Comment by Brother-In-Law — July 22, 2006 @ 12:21 pm
If you’re wondering where to start with experimenting, I would try a Guatemalan. The two or three we have tried from that region are good, hearty coffees. I would rate them “a coffee lover’s coffee.” They are well-rounded, and you don’t have to worry about anything exotic creeping in.
The Kenyan coffee has a “fruity” taste to it. To me it’s a bit lighter in flavor than the Guatemalan and has interesting flavors other than just “coffee.” We’re thinking of trying this in an espresso blend to fill in the upper range of coffee taste.

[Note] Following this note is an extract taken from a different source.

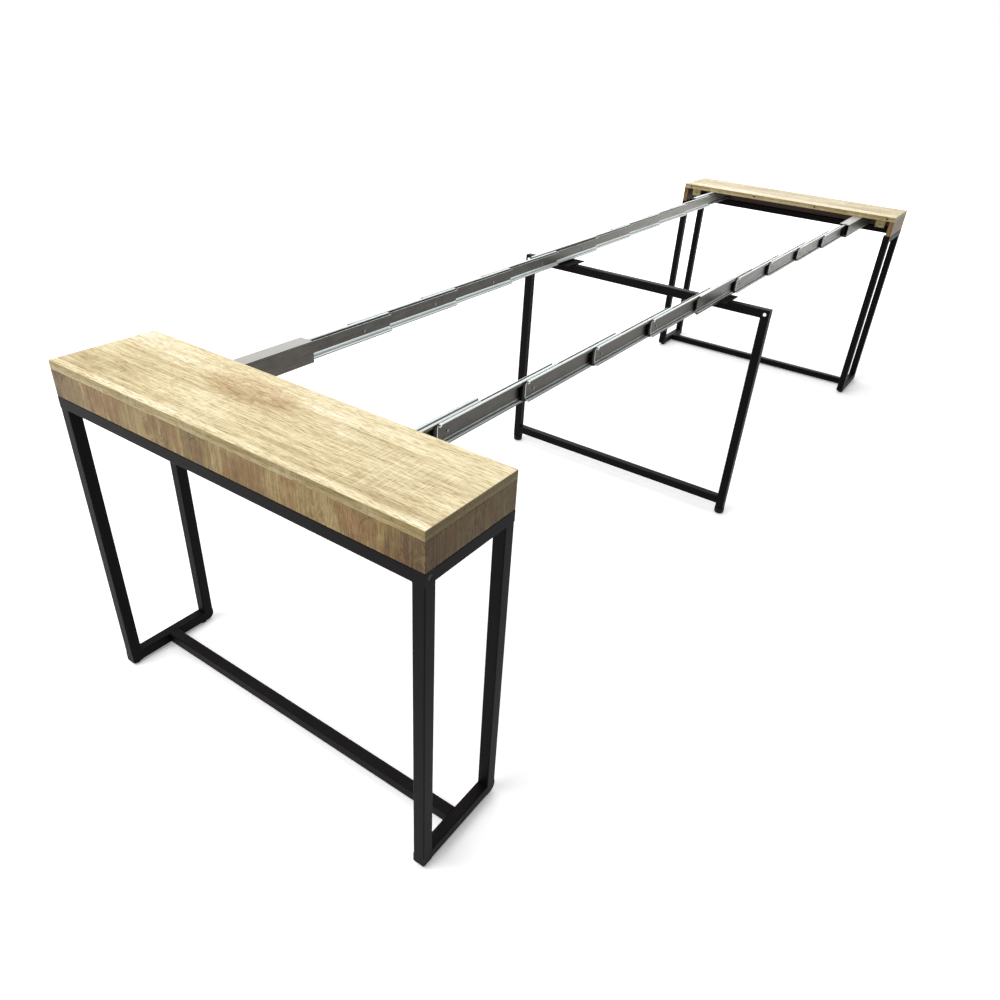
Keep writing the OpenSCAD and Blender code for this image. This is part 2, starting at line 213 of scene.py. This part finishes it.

Oaxaca is probably a good coffee for people that don’t love coffee. It tastes like coffee, but it’s quite mild. I have several friends that drink coffee on occasion, “just to warm up” in the wintertime. This is a great coffee for that. The flavor is smooth without any sharp edges and just as you swallow, you get that “coffee” flavor.
The Peruvian coffee that we tried was probably my favorite. This is the best coffee for people that don’t “love” coffee—that only occasionally drink it. This coffee was mild and smooth from start to finish with no overpowering scream of “coffee.” A good mild coffee.

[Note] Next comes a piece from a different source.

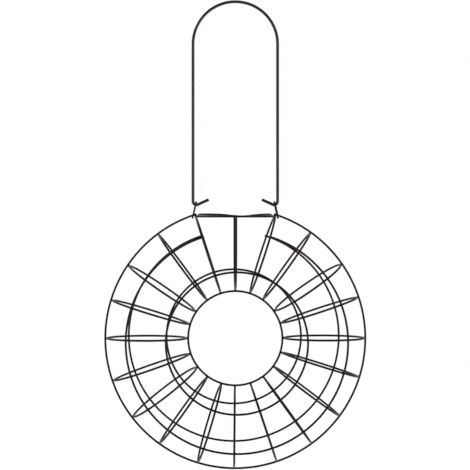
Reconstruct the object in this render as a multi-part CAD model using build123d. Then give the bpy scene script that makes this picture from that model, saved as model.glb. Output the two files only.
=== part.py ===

Comment by Maria — July 22, 2006 @ 12:23 pm
Hi from Houston with Toby and Britt.
Two tips: you actually can get halfway decent espresso from a steam machine IF you do one simple thing: use a full basket of grounds, but stop the drip at the number “2″ cup mark on the carafe. Never, ever go to “4,” because all you are doing then is just diluting fairly good coffee with bitter tasting dregs. We have both a steam and pump machine, and usually mix them because the steam machine gives great foam.
Tip #2: for preserving beans, vacuum packing is the ONLY way to go. A Foodsaver or similar product works great. You use their canisters, vacuum as soon as you purchase or roast the coffee, and each time after use. We can enjoy coffee for two weeks that tastes almost the same as the day it was roasted. Foodsavers can be bought for less than $100.
Comment by Roger Kaza — February 6, 2007 @ 8:18 am
Hi Roger and thanks for stopping by!
I think you are right about vacuum packing–if you aren’t roasting weekly, the vacuuming packing is probably the only way to keep it fresh!